Right now if you look around Missouri, because spring took its time in getting here this year, you might see a tree-like shrub with delicate flowers like this one, which in June bears highly desirable edible berries resembling and tasting kinda-like blueberries. This is a serviceberry blossom (aka "sarvisberry") on its branch. The serviceberry tree/shrub is a member of the rose family, native in most U.S. temperate climates. Birds like the berries as much as people do. The photo of the berries is from Mother Earth News. Now why is it called a "serviceberry"? Wikipedia has the folksy answer:
"[t]heir flowers heralded the roads in the Appalachian mountains becoming passable, which meant that the circuit-riding preachers would be coming soon and church services would resume; also, that the ground was thawed enough to dig graves, and funeral services could be had for those who died over the winter."

Sunday, April 20, 2014

Breeding in the Dark

Spring cleaning reveals that much has gone on in closets, cabinets, baskets, and drawers that I did not have a clue about. Certain items reproduced themselves. Perhaps at your house a similar laxity of morals and discipline among your inanimate objects has caused the same situation. I dealt with them ruthlessly. The culprits at my house included:

Throttled and sent to the cleaners
1. Hangers
2. Gift bags
3. Forks
4. Socks
5. Condoms
6. Hoodies
7. Key rings
8. Lip-care products
9. Pesto cubes in the freezer
10. Spice jars


Also, certain species have diminished, died off, evolved (in the Darwinian sense), ran away, or vanished into the Great Wheel of Karma:

1. Spoons
2. Scissors
3. Shot glasses
4. Pens
5. Drinking glasses
6. Safety pins
7. Ammo

Saturday, April 5, 2014

Why It's Called Hail

Exactly on cue, on April 1 it thunderstormed like crazy. The next day, 100 of us were at a meeting listening to a speaker through shattering bashes of thunder when a strange sudden sound came from the roof. It intensified. Then someone near a window said "Hail." We all groaned because nature, without a care as to who could afford the deductible and who couldn't, was wreaking hundreds of thousands of dollars of damage on our cars and we couldn't do squat about it. Politely waiting until the speaker finished, we then looked outside, marveled, and I photographed the hailstones for everyone who'd need to file an insurance claim.

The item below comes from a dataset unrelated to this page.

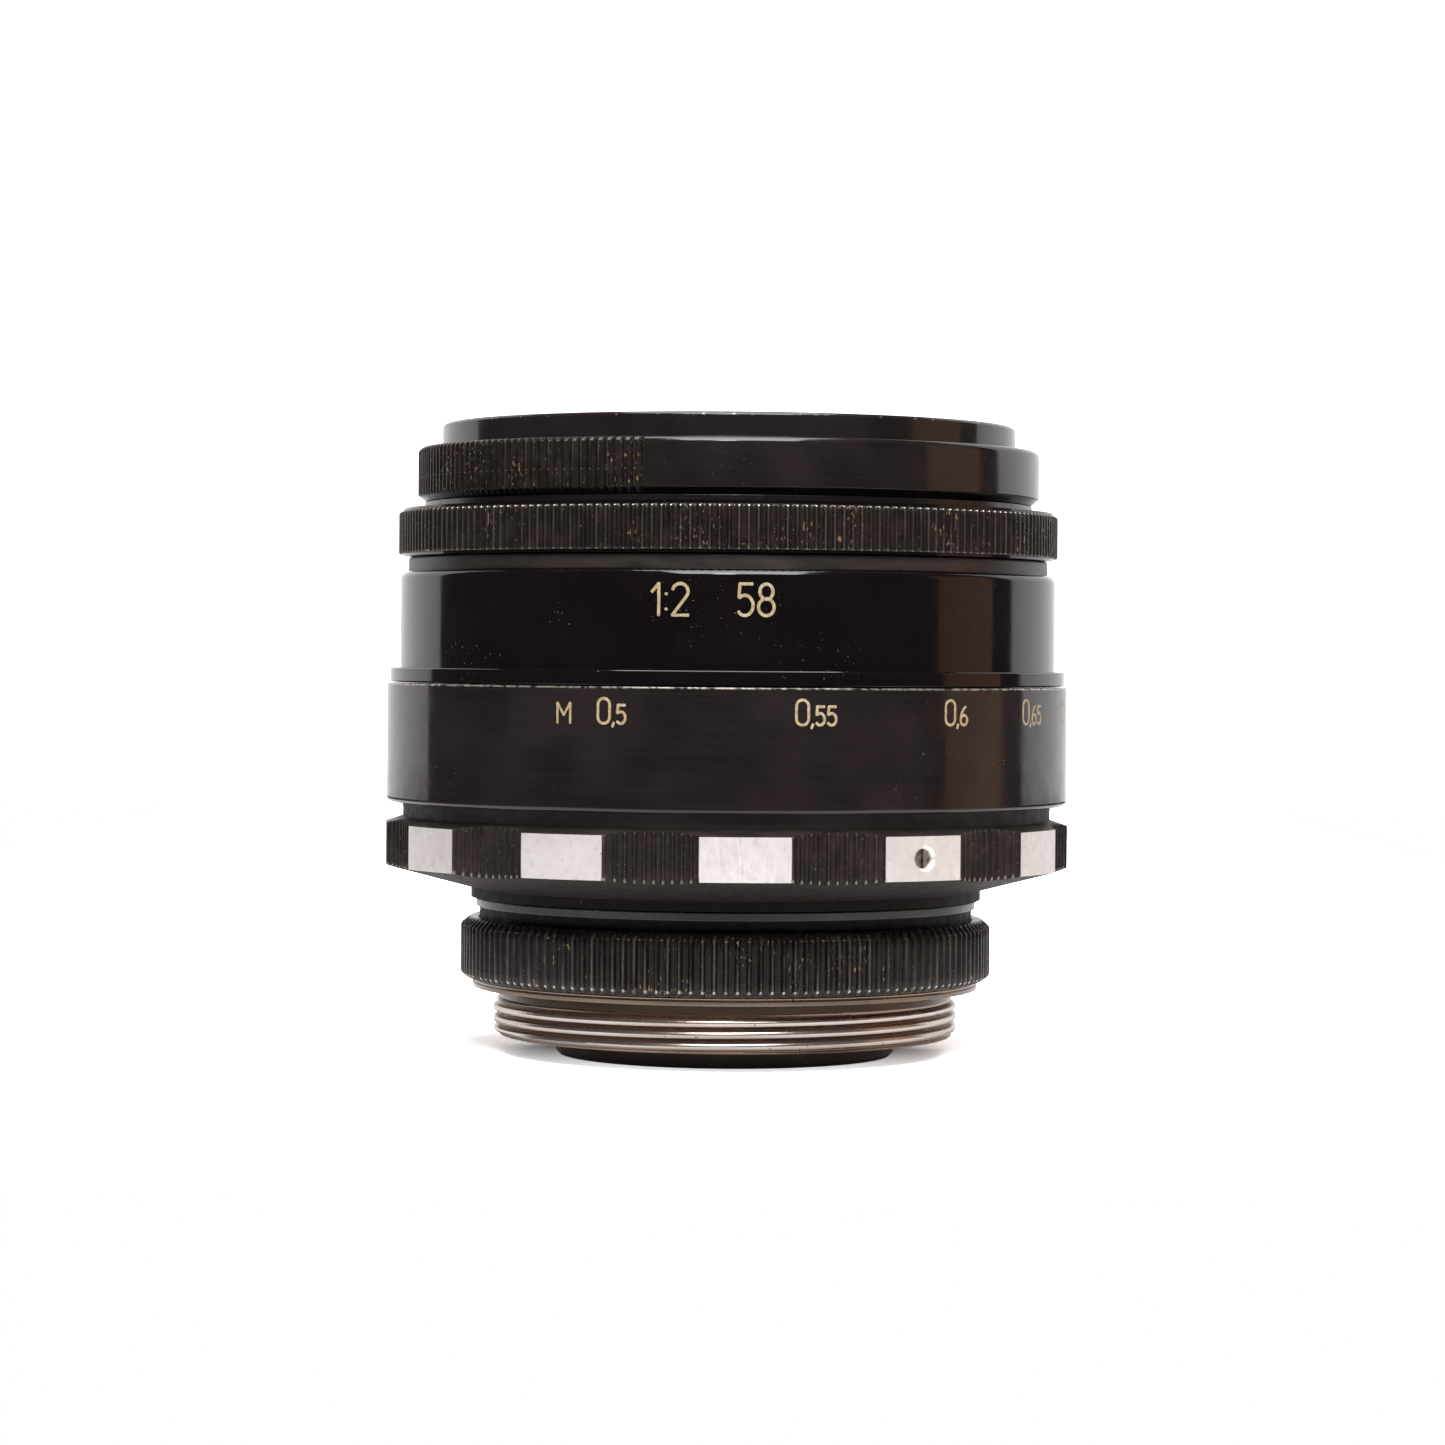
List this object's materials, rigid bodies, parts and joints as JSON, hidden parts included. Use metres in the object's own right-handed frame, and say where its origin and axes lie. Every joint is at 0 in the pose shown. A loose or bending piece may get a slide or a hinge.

I wondered why frozen rain is called "hail." As we know, in English "hail" can also mean "greet," "flag down," or "salute," and that particular "hail" is from Old Scandinavian--but "hail" meaning "frozen rain" is from Old English "haegl" from the Old German "Hagel," derived God knows how from a Greek word meaning "pebble," and there's a chance it's from a Sanskrit root meaning "cold."

Friday, April 4, 2014

Home Mushroom Growing: Phase 2

I forgot about the mushroom terrarium I made on March 22 and only today, while sneezing and muttering "*--!*&@! mold," did I remember the damp straw and mushroom spores in the plastic vegetable bag stuck in my darkest closet, and sure enough today it had white fuzz growing in it exactly as the mushroom farmer said it would, and the next step is to give it a little light--not blazing sunlight but perhaps the light from an eastern window, just a few hours of sun, and it is said that lovely oyster mushrooms will erupt from this mess, get harvested and taste real good. Truthfully, I have to force myself to believe this, but I am always game for an experiment that might end in mushrooms -- and by the way, it's almost morel season. I'll finish my taxes this weekend so that next week I may crawl around in the woods with a recycled Easter basket, poking beneath fallen trees in search of rare delicacies.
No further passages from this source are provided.